Convivência fora das telas

No filme, a mulher do escritor, Claudia, interpretada por Débora Falabella, também ganha protagonismo. Escolhido por meio de testes com mais de cem crianças com síndrome de Down, o estreante Pedro Vinícius, de 9 anos, faz o papel de Fabrício dos 10 aos 14 anos. A ideia do roteiro de Leonardo Levis é mostrar a transformação do pai, que sofre inicialmente e depois acaba se adaptando. Nos 11 dias que antecederam o início da filmagem, Veras, Débora e Machline conviveram com o menino e sua família, como parte do processo de preparação.

Com previsão de estreia entre o fim do ano e o início de 2017, a adaptação cinematográfica de “O filho eterno” transcorre de 1982 a 1994 e é pontuada principalmente por duas das quatro Copas do Mundo ocorridas no período. Machline disse que se inspirou na paixão de Felipe, filho de Tezza, pelo Atlético Paranaense, para criar esse arco narrativo:

— É uma coisa meio Nick Hornby, o escritor inglês apaixonado pelo Arsenal, mas um pouco mais amarga. No filme, a gente usa a seleção brasileira, na época que a gente ainda se importava com ela, como referência. Em 1982, perdemos da Itália de forma dramática; em 1994, fomos campeões contra a Itália de forma dramática. Vira um pano de fundo muito legal.

A atuação de Pedro tem sido uma das grandes atrações do set de filmagem, segundo Veras e Machline. O menino trabalha com tempos mais elásticos, e as situações são sugeridas a ele, de forma que produza reações por indução. Muitas vezes, sua inocência e doçura surpreendem até os mais experientes.

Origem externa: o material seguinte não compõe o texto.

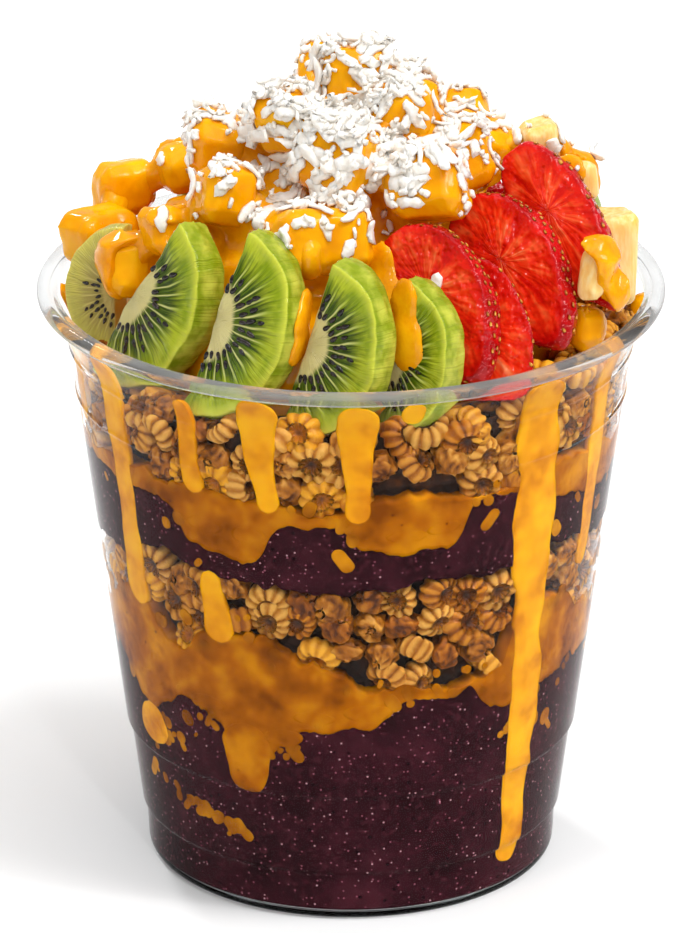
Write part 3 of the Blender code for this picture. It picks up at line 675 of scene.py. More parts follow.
# Runs of sauce down the inside of the wall: (azimuth, height mm, half width mm) along each.
RUNS = (
    ((-59, 111, 2.8), (-58, 104, 3.0), (-57.5, 92, 3.4), (-57, 80, 2.6), (-57.5, 70, 3.2), (-57, 58, 4.0)),
    ((-36, 108, 1.4), (-35.5, 98, 2.0), (-35, 91, 2.4), (-35, 87, 2.6)), ((-33, 73, 1.8), (-32, 64, 2.8), (-31, 56, 4.0)),
    ((-18, 111, 4.8), (-19, 107, 4.4), (-19.3, 101, 3.2), (-19, 95, 2.5), (-17.8, 90, 2.3), (-17.4, 85.5, 3.2)),
    ((1.5, 111, 4.2), (1, 106, 4.0), (1.3, 99, 3.0), (1.6, 93, 2.4), (1.5, 88, 2.7), (1.5, 84.5, 3.3)),
    ((12.5, 111, 2.4), (12.3, 108, 2.0), (12.2, 105, 2.0)),
    ((40, 111, 4.0), (41.5, 103, 4.0), (43, 92, 4.8), (43.3, 80, 5.0), (44.5, 68, 4.4), (45.6, 55, 3.6),
     (47, 44, 4.0), (47.5, 33, 4.2), (48.2, 22, 3.8), (49, 13, 3.3), (50, 7.5, 4.4), (50, 6.0, 4.2)),
    ((62.5, 111, 3.0), (63, 100, 2.8), (64, 84, 2.6), (64, 70, 2.2), (64, 64, 2.0)),
    ((-60, 39, 4.0), (-58.6, 33, 5.6), (-58, 28.5, 5.2)),
    ((92, 111, 3.0), (93, 100, 2.8), (95, 88, 2.6), (95, 80, 2.4)),
    ((118, 110, 2.4), (119, 96, 3.2), (120, 80, 3.0), (121, 62, 3.0), (121, 40, 3.4), (122, 26, 3.0), (122, 18, 3.0)),
    ((148, 111, 3.8), (147, 104, 3.0), (147, 95, 2.4), (148, 86, 2.8)),
    ((176, 111, 3.4), (177, 100, 3.0), (178, 84, 2.8), (178, 66, 2.6), (179, 52, 3.0)),
    ((-152, 111, 2.6), (-151, 100, 2.8), (-150, 90, 2.6)),
    ((-126, 111, 3.6), (-127, 102, 3.4), (-128, 88, 3.0), (-128, 70, 3.0), (-127, 50, 3.0), (-126, 34, 3.4),
     (-126, 22, 3.0)),
    ((-98, 111, 3.0), (-97, 100, 2.6), (-96, 90, 2.4)),
    ((-76, 111, 2.6), (-75, 104, 2.2), (-75, 96, 2.2), (-75, 90, 2.0)),
)


# Round lobes of the lower and the upper sauce: the same columns as the runs.
LOBES = (
    ((-27, 42, 5.4), (-26.5, 34, 4.8), (-26.3, 28, 4.2), (-26, 25.5, 4.6)), ((-17, 42, 4.6), (-16.4, 36, 4.2)),
    ((4.5, 48, 5.4), (4.2, 42, 4.6)), ((-9, 46, 4.4), (-9, 41.5, 3.6)), ((-57, 46, 4.8), (-56.6, 41.5, 4.2)),
    ((-37, 46, 4.4), (-37, 41, 3.8)), ((36, 50, 3.4), (36, 46, 3.0)), ((57, 50, 4.4), (57.5, 45, 4.0)),
    ((-33, 84, 4.4), (-33, 79, 4.0)), ((12, 84, 4.6), (12, 80, 4.0)), ((20, 85, 4.0), (20.5, 81, 3.2)),
    ((-23, 84, 3.8), (-22.6, 78, 3.4)), ((66, 88, 4.0), (66, 82, 3.4)), ((108, 42, 5.0), (108, 34, 4.2)),
    ((142, 50, 4.4), (142, 40, 4.0)), ((-170, 46, 5.0), (-169, 36, 4.2)), ((-118, 40, 5.0), (-118, 29, 4.4)),
)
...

— Ele não quer ver ninguém triste. Quando tem uma cena em que estou com a cara amarrada, ele logo olha para mim e diz: “Não fica triste, Marcos Veras” — conta o ator. — A convivência com o Pedro em Curitiba foi essencial. Não sou pai e estou preocupado porque a partir desta quarta vou me afastar desse menino. Com ele, aprendi uma outra forma de ver as coisas.